Writer Responds to a Reader’s Response
George Imburgia (letter, March 1) is entitled to know that I have participated in anti-war demonstrations (specifically against the current war in Iraq), have written to publications to advocate civil rights (for everyone, including minorities and people our soldiers capture in war) and have written to publications to express opposition to abortion. In addition, I have given money to Feminists for Life, a consistent life organization that opposes not only abortion but also the death penalty, that advocates gender equality, and whose publications do not
alienate non-religious people.
My pacifism, belief in equality of all people, concern about the current erosion of civil liberties, and belief in protecting the lives of the pre-born are logical extensions of each other.
In Our Opinion....
“It Ain’t What Cha Say, It’s The Way How Cha Say It”
A few weeks ago the County Legislature was all stressed out, and passing legislation “banning the use of the word NIGGER.” Last week three high school girls, eleventh graders at the John Jay High School in the Katonah-Lewisboro School District were about to be punished for using the word VAGINA. What’s next? Will it be, “Move over, make room for the Thought Police?”
What gives our County Legislators, and school administrators the idea that the utterance of a particular word, any word, can be effectively handcuffed, or that such prohibition and restriction is desirable, or even productive, given the information-communication profusion we are surrounded by every day?
As regards the word NIGGER, said in the context of anger, racial or ethnic hostility, or mindless demeaning cruelty, it is a tool of hatred and division, no different than WOP, MICK, or KIKE, and a host of other antagonizing expressions seldom heard in a serious tone except in highly emotionally-charged situations.
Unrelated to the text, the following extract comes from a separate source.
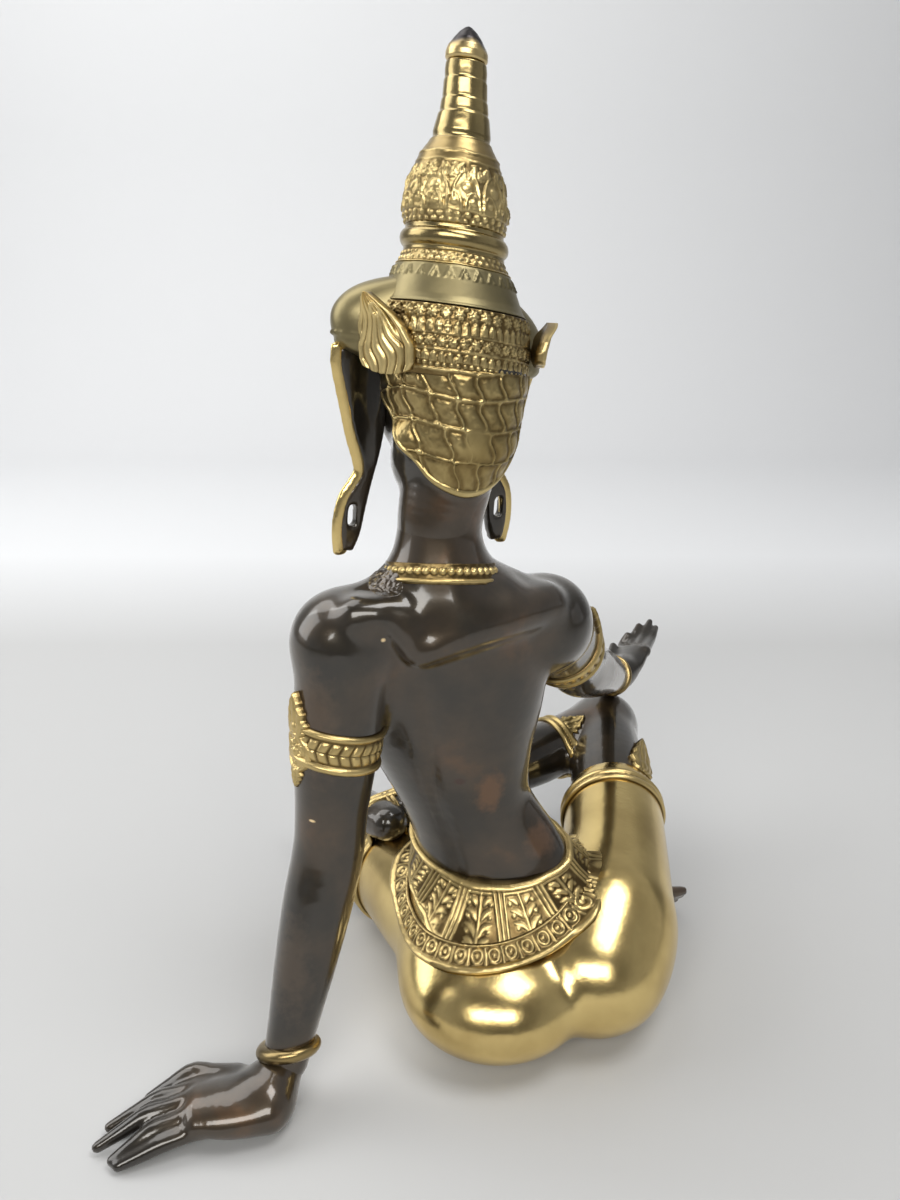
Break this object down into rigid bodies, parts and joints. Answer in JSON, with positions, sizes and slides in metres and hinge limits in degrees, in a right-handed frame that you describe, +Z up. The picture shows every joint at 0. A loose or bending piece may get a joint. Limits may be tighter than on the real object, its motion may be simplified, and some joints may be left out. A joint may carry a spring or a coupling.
{
  "type": "bronze dancer figure",
  "caption": "Seated dancer figure with a tall tiered crown, one hand on the floor behind and one on the raised knee, cast in dark bronze with polished brass trousers and ornaments.",
  "frame": {"origin": "middle of the footprint's box, on the floor under the seat", "axes": "+Z up, the figure's front towards -Y, its left side towards +X"},
  "size_m": [0.2603, 0.2939, 0.4],
  "materials": {
    "dark_bronze": "semi-gloss dark brown-black patina with warm and blue-grey reflections",
    "polished_brass": "polished gold-coloured brass, darker in the recesses"
  },
  "bodies": {
    "root": {"dancer_figure": "dark_bronze"}
  },
  "joints": []
}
No resolution passed by any legislature will ever prevent what will come from the mouths of combatants in a socially tense encounter. But what about the youths, mostly, but not always, Black, who greet each other publicly with an embrace, or a meeting of hands, and a Hi Nigger?
Again, it’s all about context. For such individuals the so-called N-word has lost its potency, its power. The word has been de-clawed, if only in their limited, mutual company. We are not sure that is necessarily a bad thing. Only time will tell. We are more inclined to believe that attempting to legislate, and to censor speech is, however, offensive, and ultimately counter-productive in a free society. It is not the word, after all, that we ought to be seeking to eliminate, but rather the hateful, divisive motive that evokes its use. Experience dictates that what is made forbidden more often becomes the more attractive, particularly to youth.
The uproar and attention brought to their school district by three young women, aged 16, students at John Jay High School in Cross River, last week is another matter altogether. Irrespective of what their individual motives might have been, and yes, even withstanding whatever oral agreement they might have had with their principal Richard Leprine, We believe what occurred was a very positive outcome. Underlying the controversy, the lines that were quickly drawn, remains the inescapable issue of Free Speech, the right of individuals, citizens, and noncitizens alike, in these United States to freely express themselves in public, without prior constraint, or censorship.
The fact that the school administration felt the need to keep the girls from using the word VAGINA in front of, what they believed would be a mixed audience, possibly including young children, goes right to the heart of the matter. What, were they concerned about? What possible harm could have come from, say, a five-year-old asking his mother, or father, “What’s a vagina?’ As one parent observed, “This is 2007, not 1957.”
Persons in authority, particularly those dealing with youth, would do well not to instill notions of guilt, obscenity, or mystery to words such as VAGINA, PENIS, ANUS, etc.. And, while it is a wonderful and exciting period in our lives, adolescence is a difficult, and confusing-enough experience for most young people to navigate, without having to cope with unnecessary hypocracy.